# McGrady > Bryant ?



## loyalty4life (Sep 17, 2002)

Anyone here think that McGrady is better than Bryant? Give your thoughts here!


----------



## NaS (Feb 21, 2003)

lol.. tooooooo close to call... tmac has no supporting cast... kobe has shaq... what would tmac to with shaq?


----------



## Yyzlin (Feb 2, 2003)

Kobe in the last month or so has been better. Overall in the year, they are about the same.


----------



## JNice (Jul 13, 2002)

> Originally posted by <b>Yyzlin</b>!
> Kobe in the last month or so has been better. Overall in the year, they are about the same.


Exactly.


----------



## The_German_Wunderkid (Jan 29, 2003)

It's very difficult to say exactly who of this both extraordinary player is the better one!
On the one hand T-Mac is a bit quicker and more talented! He's playing that smooth and in my opinion he's got the better drive to the basket than Kobe!
But on the other hand is Kobe the better shooter and he's working harder to improve his game than Tracy! Especially in the off-season!


----------



## thegza (Feb 18, 2003)

It's too close to tell. But at the end of the season, it should be more clear to tell depending on how far the Magic get and if McGrady can be clutch and perform well enough to get us past the first round unlike the past two seasons.


----------



## IV (Jul 16, 2002)

*please consider your population*

Do you no what a bias survey is? Its when you compare Kobe and Tmac in a poll and then ask a bunch of Tmac fans who's better. If you want more realistic responses, you should post this in the NBA forum.
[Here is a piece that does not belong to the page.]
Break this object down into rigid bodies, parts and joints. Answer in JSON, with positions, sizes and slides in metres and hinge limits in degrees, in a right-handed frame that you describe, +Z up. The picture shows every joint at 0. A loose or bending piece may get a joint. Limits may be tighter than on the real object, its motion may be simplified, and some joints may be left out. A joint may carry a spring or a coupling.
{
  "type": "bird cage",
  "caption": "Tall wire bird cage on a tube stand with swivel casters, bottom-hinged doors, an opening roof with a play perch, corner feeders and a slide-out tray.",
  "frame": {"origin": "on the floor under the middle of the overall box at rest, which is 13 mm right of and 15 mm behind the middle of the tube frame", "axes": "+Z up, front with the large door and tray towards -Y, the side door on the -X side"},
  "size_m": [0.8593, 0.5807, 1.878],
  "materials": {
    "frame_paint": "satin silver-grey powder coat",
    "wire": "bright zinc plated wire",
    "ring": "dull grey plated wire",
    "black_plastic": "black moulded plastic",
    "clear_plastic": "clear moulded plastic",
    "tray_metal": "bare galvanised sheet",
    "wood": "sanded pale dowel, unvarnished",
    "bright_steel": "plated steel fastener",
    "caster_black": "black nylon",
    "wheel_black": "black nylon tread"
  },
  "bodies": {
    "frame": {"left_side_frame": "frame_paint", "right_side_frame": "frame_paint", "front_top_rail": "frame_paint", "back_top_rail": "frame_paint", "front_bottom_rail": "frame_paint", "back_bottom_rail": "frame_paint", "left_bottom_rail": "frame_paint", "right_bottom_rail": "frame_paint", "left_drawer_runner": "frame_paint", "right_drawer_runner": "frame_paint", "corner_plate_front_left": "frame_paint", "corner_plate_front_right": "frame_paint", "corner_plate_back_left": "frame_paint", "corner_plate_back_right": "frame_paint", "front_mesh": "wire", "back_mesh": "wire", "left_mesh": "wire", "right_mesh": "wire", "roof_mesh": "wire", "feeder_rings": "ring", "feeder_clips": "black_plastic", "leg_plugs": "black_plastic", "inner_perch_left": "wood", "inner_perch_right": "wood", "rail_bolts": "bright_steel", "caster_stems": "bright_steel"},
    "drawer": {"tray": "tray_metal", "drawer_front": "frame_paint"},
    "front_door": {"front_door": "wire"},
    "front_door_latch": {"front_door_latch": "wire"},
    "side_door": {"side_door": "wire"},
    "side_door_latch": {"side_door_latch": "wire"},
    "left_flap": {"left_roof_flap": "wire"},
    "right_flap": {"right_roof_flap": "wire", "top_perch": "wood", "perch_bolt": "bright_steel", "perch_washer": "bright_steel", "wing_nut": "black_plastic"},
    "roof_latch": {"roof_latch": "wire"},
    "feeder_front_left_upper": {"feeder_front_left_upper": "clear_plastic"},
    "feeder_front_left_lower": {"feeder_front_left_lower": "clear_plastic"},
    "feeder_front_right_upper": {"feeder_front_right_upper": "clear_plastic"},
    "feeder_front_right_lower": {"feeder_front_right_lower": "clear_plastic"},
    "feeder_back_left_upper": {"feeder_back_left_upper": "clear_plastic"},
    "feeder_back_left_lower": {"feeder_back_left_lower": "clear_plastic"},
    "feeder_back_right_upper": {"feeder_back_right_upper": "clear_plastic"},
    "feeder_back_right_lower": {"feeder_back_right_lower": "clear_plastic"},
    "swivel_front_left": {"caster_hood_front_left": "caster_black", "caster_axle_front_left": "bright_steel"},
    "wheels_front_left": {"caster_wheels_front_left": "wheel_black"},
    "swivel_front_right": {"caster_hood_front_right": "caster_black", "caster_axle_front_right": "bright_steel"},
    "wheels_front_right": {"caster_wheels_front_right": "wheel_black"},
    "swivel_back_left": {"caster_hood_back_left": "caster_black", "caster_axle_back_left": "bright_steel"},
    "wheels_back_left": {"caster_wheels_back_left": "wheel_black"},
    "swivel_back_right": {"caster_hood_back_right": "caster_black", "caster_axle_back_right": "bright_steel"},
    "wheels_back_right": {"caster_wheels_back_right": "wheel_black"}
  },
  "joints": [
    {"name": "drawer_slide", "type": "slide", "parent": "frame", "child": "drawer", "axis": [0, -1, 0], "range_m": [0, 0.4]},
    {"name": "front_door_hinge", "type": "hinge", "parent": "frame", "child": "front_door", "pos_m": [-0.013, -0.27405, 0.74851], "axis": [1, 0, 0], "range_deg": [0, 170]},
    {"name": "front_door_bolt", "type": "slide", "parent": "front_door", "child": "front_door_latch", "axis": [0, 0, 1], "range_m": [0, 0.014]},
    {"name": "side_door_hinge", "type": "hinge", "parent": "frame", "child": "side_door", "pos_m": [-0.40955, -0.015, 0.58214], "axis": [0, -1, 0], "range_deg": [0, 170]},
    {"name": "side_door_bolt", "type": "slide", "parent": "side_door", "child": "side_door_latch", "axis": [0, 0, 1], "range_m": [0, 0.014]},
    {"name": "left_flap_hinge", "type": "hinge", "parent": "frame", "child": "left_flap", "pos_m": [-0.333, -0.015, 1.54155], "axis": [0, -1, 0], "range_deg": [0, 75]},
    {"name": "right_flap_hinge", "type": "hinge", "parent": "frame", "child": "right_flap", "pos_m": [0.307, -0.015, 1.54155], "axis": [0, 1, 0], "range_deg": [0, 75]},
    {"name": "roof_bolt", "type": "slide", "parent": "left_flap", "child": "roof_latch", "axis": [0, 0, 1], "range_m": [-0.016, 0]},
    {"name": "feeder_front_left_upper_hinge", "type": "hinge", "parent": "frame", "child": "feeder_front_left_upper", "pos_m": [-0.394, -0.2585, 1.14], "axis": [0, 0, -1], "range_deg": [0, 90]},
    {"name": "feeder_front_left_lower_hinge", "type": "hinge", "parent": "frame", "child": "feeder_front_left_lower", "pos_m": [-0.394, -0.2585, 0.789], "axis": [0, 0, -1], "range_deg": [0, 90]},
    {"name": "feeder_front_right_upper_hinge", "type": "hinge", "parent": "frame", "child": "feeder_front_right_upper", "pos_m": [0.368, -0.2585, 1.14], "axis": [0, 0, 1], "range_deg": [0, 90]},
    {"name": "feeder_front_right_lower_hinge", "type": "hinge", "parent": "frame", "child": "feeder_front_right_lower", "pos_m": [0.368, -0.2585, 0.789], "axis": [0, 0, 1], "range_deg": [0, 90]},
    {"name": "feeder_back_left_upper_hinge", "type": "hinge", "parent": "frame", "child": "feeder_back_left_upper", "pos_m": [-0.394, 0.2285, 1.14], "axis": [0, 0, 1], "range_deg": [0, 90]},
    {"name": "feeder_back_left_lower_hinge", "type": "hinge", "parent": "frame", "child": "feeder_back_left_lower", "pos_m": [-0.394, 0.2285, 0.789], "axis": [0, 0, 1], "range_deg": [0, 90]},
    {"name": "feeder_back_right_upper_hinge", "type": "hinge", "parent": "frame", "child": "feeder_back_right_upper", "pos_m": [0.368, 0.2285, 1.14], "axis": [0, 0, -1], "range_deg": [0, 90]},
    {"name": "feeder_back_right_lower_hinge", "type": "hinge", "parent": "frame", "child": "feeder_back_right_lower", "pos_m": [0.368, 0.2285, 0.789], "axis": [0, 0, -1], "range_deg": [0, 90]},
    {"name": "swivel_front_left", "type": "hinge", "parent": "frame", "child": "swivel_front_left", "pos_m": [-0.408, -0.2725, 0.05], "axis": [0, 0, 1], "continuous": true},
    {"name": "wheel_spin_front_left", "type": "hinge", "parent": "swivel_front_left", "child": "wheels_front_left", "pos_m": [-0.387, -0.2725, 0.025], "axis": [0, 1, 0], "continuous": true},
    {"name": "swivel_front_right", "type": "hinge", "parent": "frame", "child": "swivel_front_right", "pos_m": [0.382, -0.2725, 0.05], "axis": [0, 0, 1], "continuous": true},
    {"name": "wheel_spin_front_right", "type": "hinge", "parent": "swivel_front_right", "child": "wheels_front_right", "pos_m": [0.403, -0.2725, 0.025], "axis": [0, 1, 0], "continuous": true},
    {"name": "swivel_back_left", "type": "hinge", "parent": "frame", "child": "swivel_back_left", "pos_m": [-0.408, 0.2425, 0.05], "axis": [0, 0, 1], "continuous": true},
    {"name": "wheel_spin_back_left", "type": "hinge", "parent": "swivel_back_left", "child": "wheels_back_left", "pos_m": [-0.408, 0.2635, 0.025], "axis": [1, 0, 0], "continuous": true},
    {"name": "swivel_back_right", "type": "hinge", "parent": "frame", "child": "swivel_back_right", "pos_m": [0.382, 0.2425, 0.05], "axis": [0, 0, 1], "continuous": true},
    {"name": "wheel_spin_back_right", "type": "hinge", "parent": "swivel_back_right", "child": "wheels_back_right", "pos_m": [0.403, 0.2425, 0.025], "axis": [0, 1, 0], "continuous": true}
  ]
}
Its like going into a KKK rally and asking a bunch of white supremacist if they think racism is appropriate. Of course they do.


----------



## NaS (Feb 21, 2003)

kobe is my god... tmac is my boy... theres no bias


----------



## South Stunna (Feb 25, 2003)

Realistically "skill-wise", you'd probably have to say they're about the same. McGrady is "the future", Kobe on the other hand...simply put has 3 rings.


----------



## IV (Jul 16, 2002)

So Tmac is the future but Kobe is not?


----------



## 33 (Nov 18, 2002)

> Originally posted by <b>South Stunna</b>!
> Realistically "skill-wise", you'd probably have to say they're about the same. McGrady is "the future", Kobe on the other hand...simply put has 3 rings.



Although I think T-Mac and Kobe are on the same level, you have to say that Kobe is the future as well as T-Mac. Along with KG, these players will be looked at like MJ, Bird, and Magic of this era. I don't see anyone coming in the league (not even LeBron) anytime soon that could compete on the level of these guys.


----------